While the United States is right to confront China over its various forms of innovation mercantilism, time has shown that banning exports to Huawei is not an effective tool to achieve the administration’s goals. The ban shoots ourselves in the foot, undermining U.S. tech exporters while likely accelerating China’s efforts toward technological autarky. We would be better off if policymakers abandoned these restrictions and instead aimed for a broad, coordinated strategy to address unfair Chinese practices and more targeted efforts to create a diverse and innovative telecommunications equipment market that would be harder for Huawei to corner.
At least the intention behind the ban was understandable: The U.S. government sees Huawei as a national security threat and wants to limit its growth, but the way the trade ban restricts the sharing of technology proposals in standards setting bodies only hurts U.S. firms—not Huawei. The trade limitations, according to an advisory opinion issued by the Commerce Department’s Bureau of Industry and Security (BIS, the agency responsible for the ban), mean that a variety of normal standards setting activities are prohibited if Huawei is involved. Huawei participates in a wide range of important global standards setting organizations—there is no clean way to put up a firewall between the Chinese tech juggernaut and all U.S. technology firms. The Economist put the problem directly: “The fight with Huawei means America can’t shape tech rules.”
Standards are a crucial component for the continual development, commercialization, and trade of technological innovations. Developed by technical experts, standards foster economies of scale and efficient trade by making it relatively easy for firms to produce a good or service that conforms to mutually accepted technical characteristics across markets. Standards define key technical terms and components, creating a platform upon which anyone can develop new applications and enabling modularity and specialization through common interfaces.
Standards shape the future direction of technology and its interaction with society. Major standardization bodies like the 3rd Generation Partnership Project are central to the development of 5G, but hundreds of smaller groups make continual improvements to well-known protocols like Wi-Fi and Bluetooth or focus on narrower component technologies and interfaces. Firms seek to get their patented technology into standards, making the standards setting process a critical opportunity to recoup large investments in R&D. Participation is key to the continued cycle of innovation and U.S. technological leadership.

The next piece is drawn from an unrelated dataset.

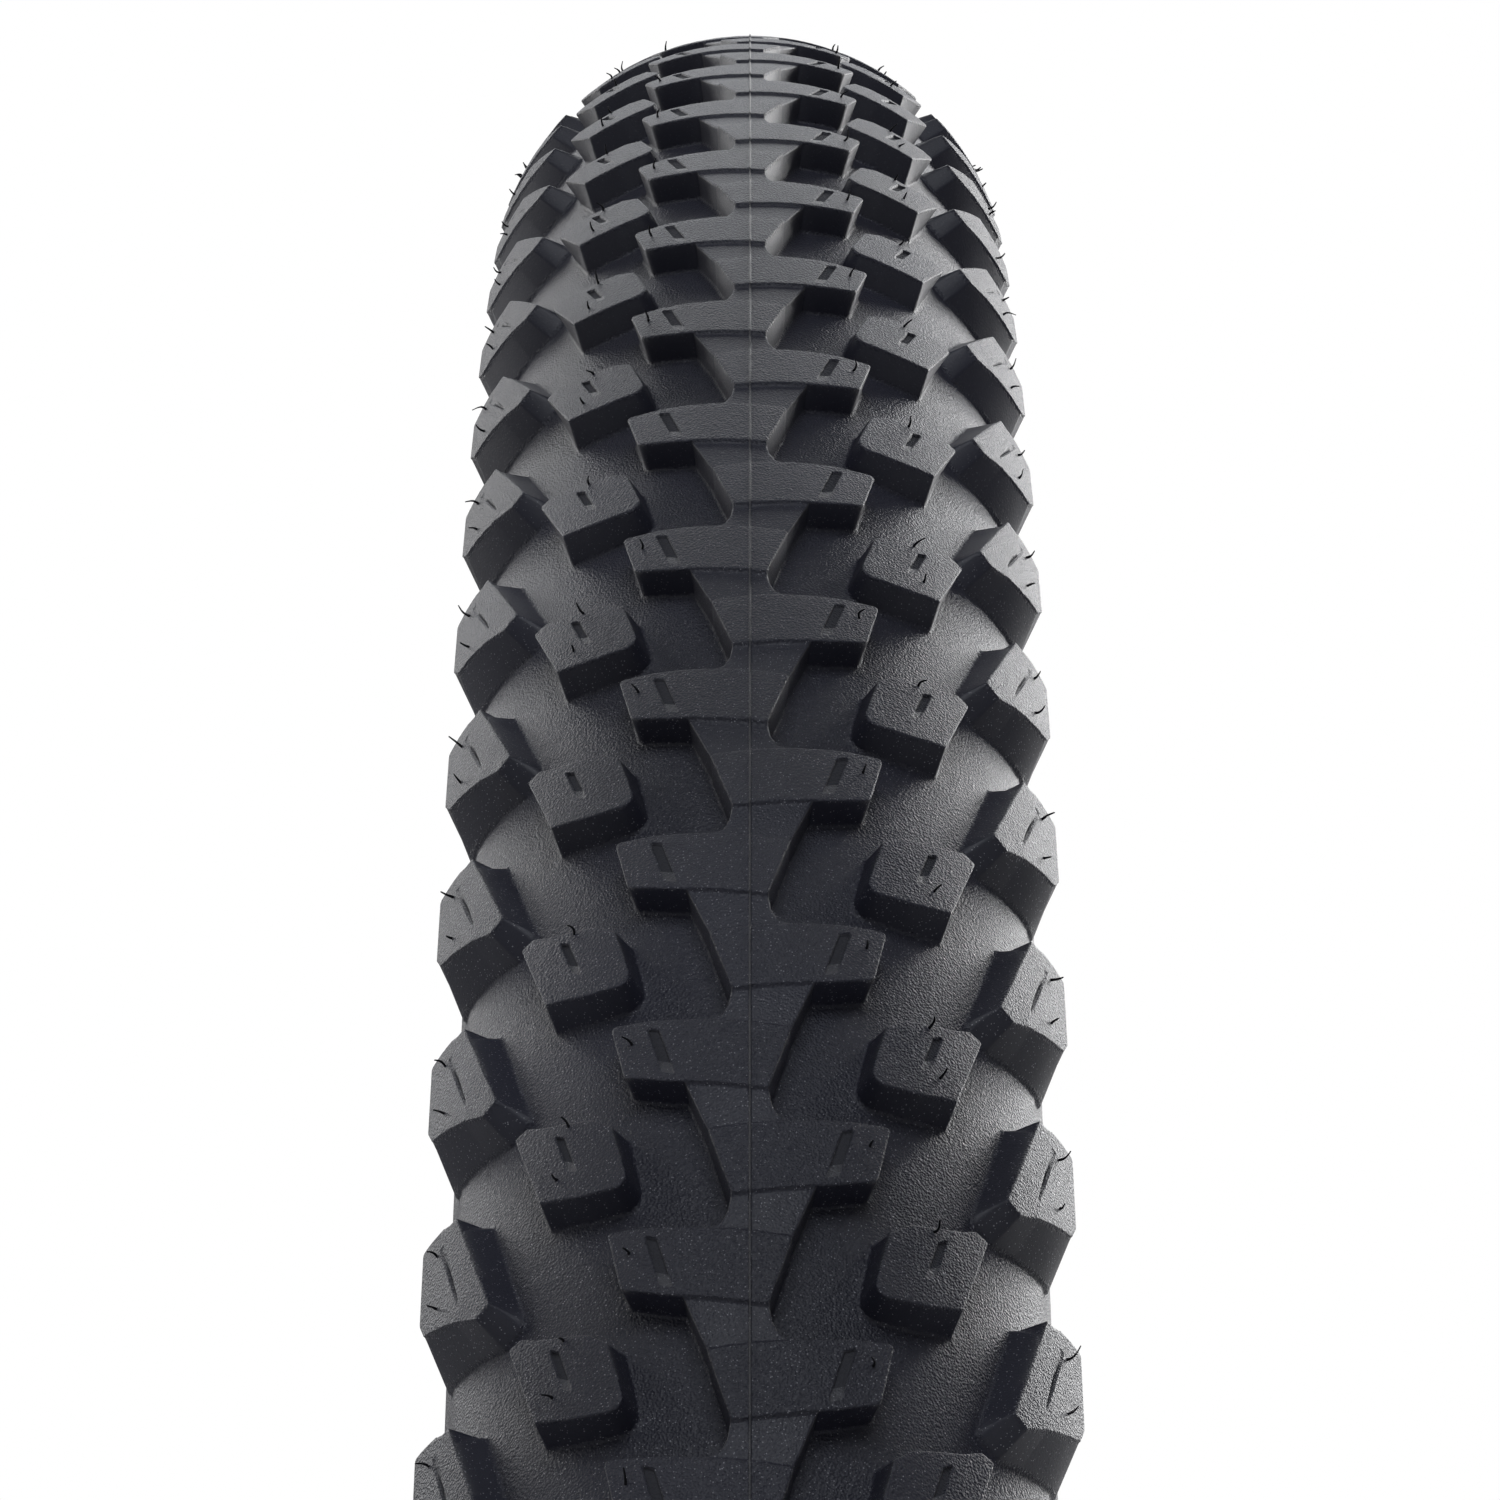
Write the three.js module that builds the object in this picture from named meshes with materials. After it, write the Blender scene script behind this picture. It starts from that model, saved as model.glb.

To make the problem worse, these limitations on U.S. companies come while China is making a concerted push to expand its role within existing global standards setting organizations and pull more companies into Chinese-led bodies as a part of its “Standards 2035” efforts. This administration is putting U.S. companies in the back seat as others have free rein to shape the underpinning technology of the next generation economy—a far cry from “America first.”
Thankfully, there are recent reports that BIS is looking to correct this costly mistake. Already a year after the Huawei trade restrictions, BIS should act quickly to ensure that U.S. companies are able to engage effectively at standards bodies—better late than never.